Repeat the listing in full, exactly as it stands.
** Start Recorded data **
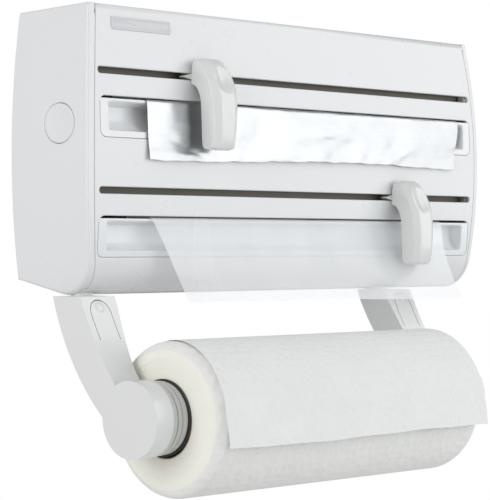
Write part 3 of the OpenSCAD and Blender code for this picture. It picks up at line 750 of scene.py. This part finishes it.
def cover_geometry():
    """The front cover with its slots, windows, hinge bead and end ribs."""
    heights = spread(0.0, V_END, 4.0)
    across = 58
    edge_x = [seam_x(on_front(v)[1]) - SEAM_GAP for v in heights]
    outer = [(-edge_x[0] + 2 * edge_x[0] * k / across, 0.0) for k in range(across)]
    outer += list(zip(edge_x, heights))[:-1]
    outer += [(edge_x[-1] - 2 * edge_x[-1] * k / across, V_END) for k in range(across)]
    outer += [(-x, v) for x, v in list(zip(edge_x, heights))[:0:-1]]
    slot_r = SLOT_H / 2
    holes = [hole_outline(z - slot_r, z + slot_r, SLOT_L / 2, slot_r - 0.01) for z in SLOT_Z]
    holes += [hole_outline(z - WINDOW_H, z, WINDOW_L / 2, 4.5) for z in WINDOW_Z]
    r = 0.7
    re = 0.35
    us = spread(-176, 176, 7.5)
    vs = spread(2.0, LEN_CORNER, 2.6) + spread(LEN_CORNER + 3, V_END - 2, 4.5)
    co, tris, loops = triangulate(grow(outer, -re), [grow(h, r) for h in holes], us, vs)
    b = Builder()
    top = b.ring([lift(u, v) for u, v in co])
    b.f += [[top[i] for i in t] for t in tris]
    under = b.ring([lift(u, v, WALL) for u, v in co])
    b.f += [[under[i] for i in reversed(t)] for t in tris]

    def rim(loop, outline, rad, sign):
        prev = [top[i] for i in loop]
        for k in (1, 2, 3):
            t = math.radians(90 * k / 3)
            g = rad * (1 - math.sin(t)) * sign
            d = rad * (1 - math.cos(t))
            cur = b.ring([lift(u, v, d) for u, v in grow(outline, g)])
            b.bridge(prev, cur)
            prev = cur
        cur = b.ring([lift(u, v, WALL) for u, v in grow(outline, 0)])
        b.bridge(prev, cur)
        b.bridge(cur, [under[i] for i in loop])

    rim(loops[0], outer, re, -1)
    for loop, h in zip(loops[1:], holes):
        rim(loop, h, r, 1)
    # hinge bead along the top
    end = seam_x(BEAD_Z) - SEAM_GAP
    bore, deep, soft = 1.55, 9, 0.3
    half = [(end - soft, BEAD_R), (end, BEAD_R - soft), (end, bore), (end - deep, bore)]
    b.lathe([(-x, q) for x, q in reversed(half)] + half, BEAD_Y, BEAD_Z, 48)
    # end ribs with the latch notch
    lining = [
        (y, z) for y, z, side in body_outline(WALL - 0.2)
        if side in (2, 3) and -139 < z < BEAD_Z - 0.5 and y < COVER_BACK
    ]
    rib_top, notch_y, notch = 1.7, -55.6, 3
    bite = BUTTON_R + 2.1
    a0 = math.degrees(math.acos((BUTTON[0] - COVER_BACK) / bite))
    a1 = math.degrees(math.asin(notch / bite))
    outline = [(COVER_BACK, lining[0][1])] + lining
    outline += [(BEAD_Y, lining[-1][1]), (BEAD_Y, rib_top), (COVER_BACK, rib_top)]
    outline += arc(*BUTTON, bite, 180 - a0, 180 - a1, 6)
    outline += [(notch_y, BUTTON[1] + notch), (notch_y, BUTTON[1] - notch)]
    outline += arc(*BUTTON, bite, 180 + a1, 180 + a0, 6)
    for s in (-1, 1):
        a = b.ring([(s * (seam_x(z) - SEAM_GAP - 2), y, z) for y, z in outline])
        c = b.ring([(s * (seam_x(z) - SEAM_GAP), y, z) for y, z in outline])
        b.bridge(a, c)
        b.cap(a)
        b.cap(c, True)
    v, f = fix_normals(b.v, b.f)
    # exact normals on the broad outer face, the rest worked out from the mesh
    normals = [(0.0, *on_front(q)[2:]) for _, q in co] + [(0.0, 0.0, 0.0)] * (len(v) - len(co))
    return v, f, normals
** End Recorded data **
Correct answer –
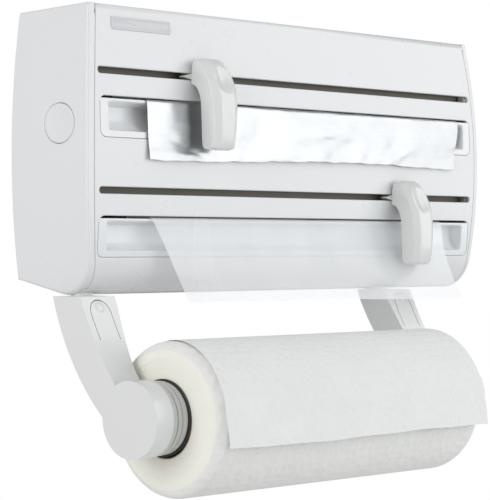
Write part 3 of the OpenSCAD and Blender code for this picture. It picks up at line 750 of scene.py. This part finishes it.
def cover_geometry():
    """The front cover with its slots, windows, hinge bead and end ribs."""
    heights = spread(0.0, V_END, 4.0)
    across = 58
    edge_x = [seam_x(on_front(v)[1]) - SEAM_GAP for v in heights]
    outer = [(-edge_x[0] + 2 * edge_x[0] * k / across, 0.0) for k in range(across)]
    outer += list(zip(edge_x, heights))[:-1]
    outer += [(edge_x[-1] - 2 * edge_x[-1] * k / across, V_END) for k in range(across)]
    outer += [(-x, v) for x, v in list(zip(edge_x, heights))[:0:-1]]
    slot_r = SLOT_H / 2
    holes = [hole_outline(z - slot_r, z + slot_r, SLOT_L / 2, slot_r - 0.01) for z in SLOT_Z]
    holes += [hole_outline(z - WINDOW_H, z, WINDOW_L / 2, 4.5) for z in WINDOW_Z]
    r = 0.7
    re = 0.35
    us = spread(-176, 176, 7.5)
    vs = spread(2.0, LEN_CORNER, 2.6) + spread(LEN_CORNER + 3, V_END - 2, 4.5)
    co, tris, loops = triangulate(grow(outer, -re), [grow(h, r) for h in holes], us, vs)
    b = Builder()
    top = b.ring([lift(u, v) for u, v in co])
    b.f += [[top[i] for i in t] for t in tris]
    under = b.ring([lift(u, v, WALL) for u, v in co])
    b.f += [[under[i] for i in reversed(t)] for t in tris]

    def rim(loop, outline, rad, sign):
        prev = [top[i] for i in loop]
        for k in (1, 2, 3):
            t = math.radians(90 * k / 3)
            g = rad * (1 - math.sin(t)) * sign
            d = rad * (1 - math.cos(t))
            cur = b.ring([lift(u, v, d) for u, v in grow(outline, g)])
            b.bridge(prev, cur)
            prev = cur
        cur = b.ring([lift(u, v, WALL) for u, v in grow(outline, 0)])
        b.bridge(prev, cur)
        b.bridge(cur, [under[i] for i in loop])

    rim(loops[0], outer, re, -1)
    for loop, h in zip(loops[1:], holes):
        rim(loop, h, r, 1)
    # hinge bead along the top
    end = seam_x(BEAD_Z) - SEAM_GAP
    bore, deep, soft = 1.55, 9, 0.3
    half = [(end - soft, BEAD_R), (end, BEAD_R - soft), (end, bore), (end - deep, bore)]
    b.lathe([(-x, q) for x, q in reversed(half)] + half, BEAD_Y, BEAD_Z, 48)
    # end ribs with the latch notch
    lining = [
        (y, z) for y, z, side in body_outline(WALL - 0.2)
        if side in (2, 3) and -139 < z < BEAD_Z - 0.5 and y < COVER_BACK
    ]
    rib_top, notch_y, notch = 1.7, -55.6, 3
    bite = BUTTON_R + 2.1
    a0 = math.degrees(math.acos((BUTTON[0] - COVER_BACK) / bite))
    a1 = math.degrees(math.asin(notch / bite))
    outline = [(COVER_BACK, lining[0][1])] + lining
    outline += [(BEAD_Y, lining[-1][1]), (BEAD_Y, rib_top), (COVER_BACK, rib_top)]
    outline += arc(*BUTTON, bite, 180 - a0, 180 - a1, 6)
    outline += [(notch_y, BUTTON[1] + notch), (notch_y, BUTTON[1] - notch)]
    outline += arc(*BUTTON, bite, 180 + a1, 180 + a0, 6)
    for s in (-1, 1):
        a = b.ring([(s * (seam_x(z) - SEAM_GAP - 2), y, z) for y, z in outline])
        c = b.ring([(s * (seam_x(z) - SEAM_GAP), y, z) for y, z in outline])
        b.bridge(a, c)
        b.cap(a)
        b.cap(c, True)
    v, f = fix_normals(b.v, b.f)
    # exact normals on the broad outer face, the rest worked out from the mesh
    normals = [(0.0, *on_front(q)[2:]) for _, q in co] + [(0.0, 0.0, 0.0)] * (len(v) - len(co))
    return v, f, normals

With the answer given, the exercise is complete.